② ケーブルを引っ掛けられないように覆ったりすること。現場を安全に運用するうえで非常に重要な工程ですが、ケーブルの不具合や回線エラーが起きることを想定して、養生を行うのは回線チェックが終ってからにしましょう。で、ないとせっかく綺麗に行った養生をまた1からやり直す羽目になります。
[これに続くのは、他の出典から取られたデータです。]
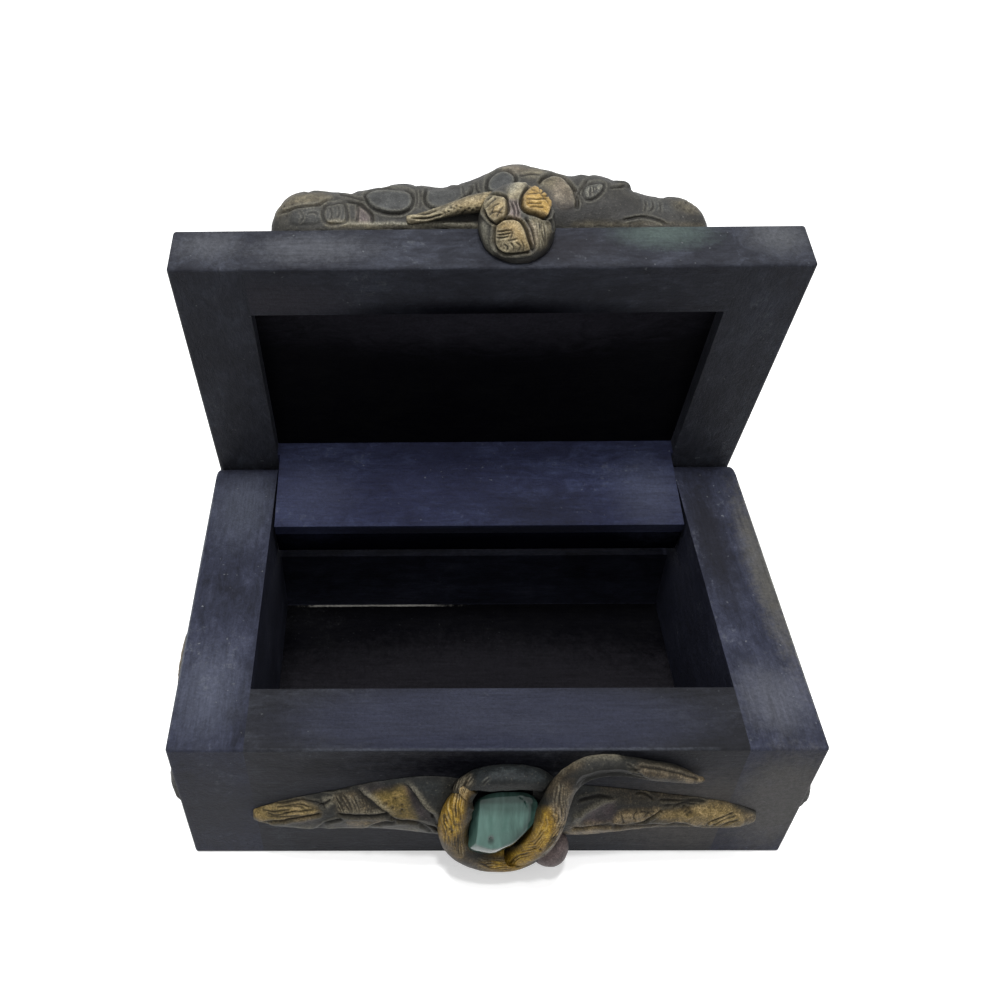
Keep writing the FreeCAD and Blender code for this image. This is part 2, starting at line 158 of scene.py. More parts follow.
def spotOf(tree, place, centre, reach, soft, ragged, raggedNoise, boxed=False):
    # a soft patch round a point: 1 inside, 0 outside; all in millimetres
    moved = addNode(tree, "ShaderNodeVectorMath", {"operation": "SUBTRACT", 1: [c * mm for c in centre]},
                    {0: place})
    scaled = addNode(tree, "ShaderNodeVectorMath", {"operation": "DIVIDE", 1: [r * mm for r in reach]},
                     {0: moved.outputs["Vector"]})
    if boxed:
        size = addNode(tree, "ShaderNodeVectorMath", {"operation": "ABSOLUTE"},
                       {0: scaled.outputs["Vector"]})
        axes = addNode(tree, "ShaderNodeSeparateXYZ", None, {0: size.outputs["Vector"]})
        far = calc(tree, "MAXIMUM", calc(tree, "MAXIMUM", axes.outputs["X"], axes.outputs["Y"]),
                   axes.outputs["Z"])
    else:
        far = addNode(tree, "ShaderNodeVectorMath", {"operation": "LENGTH"},
                      {0: scaled.outputs["Vector"]}).outputs["Value"]
    if ragged:
        shift = calc(tree, "MULTIPLY", calc(tree, "SUBTRACT", raggedNoise, 0.5), ragged)
        far = calc(tree, "ADD", far, shift)
    return addNode(tree, "ShaderNodeMapRange",
                   {"interpolation_type": "SMOOTHSTEP", "From Min": 1.0, "From Max": 1.0 - soft},
                   {"Value": far}).outputs["Result"]


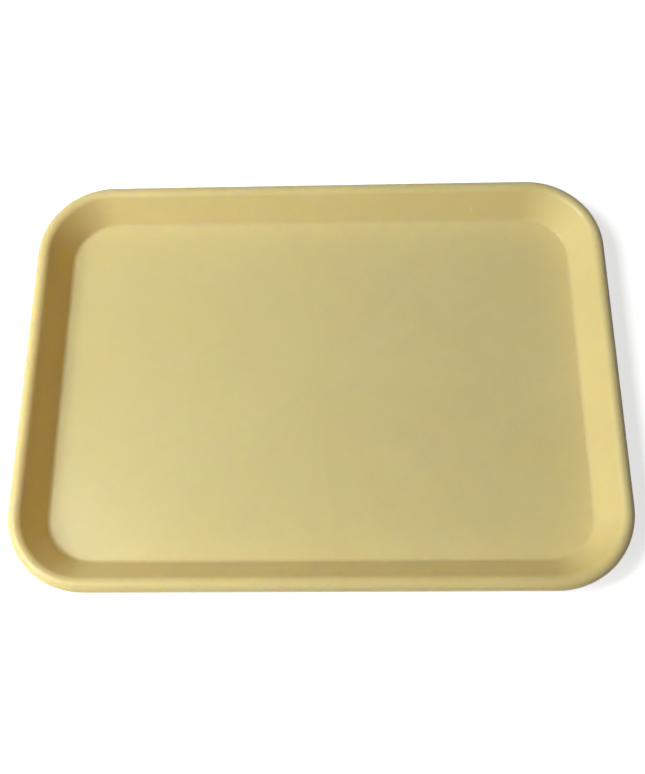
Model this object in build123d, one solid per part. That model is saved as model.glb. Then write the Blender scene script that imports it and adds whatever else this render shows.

例文「テクリハ終わったら、ケーブルと電源周りの養生しといて〜。」
ランスルー
本番同様に行う通し稽古のこと。ミスをしたりしてもやり直すことなく最初から最後まで通して行う、より本気度の高いリハーサルのことを言う。確認作業的意味合いの強いリハーサルとは別物で、本番前の最終確認。プロ野球で言うところのオープン戦みたいなもんでしょうか。
リハーサル
略してリハとも。進行を確認するための予行練習。一つ一つ細かい確認をしたり、不明点を無くすことに重きを置く。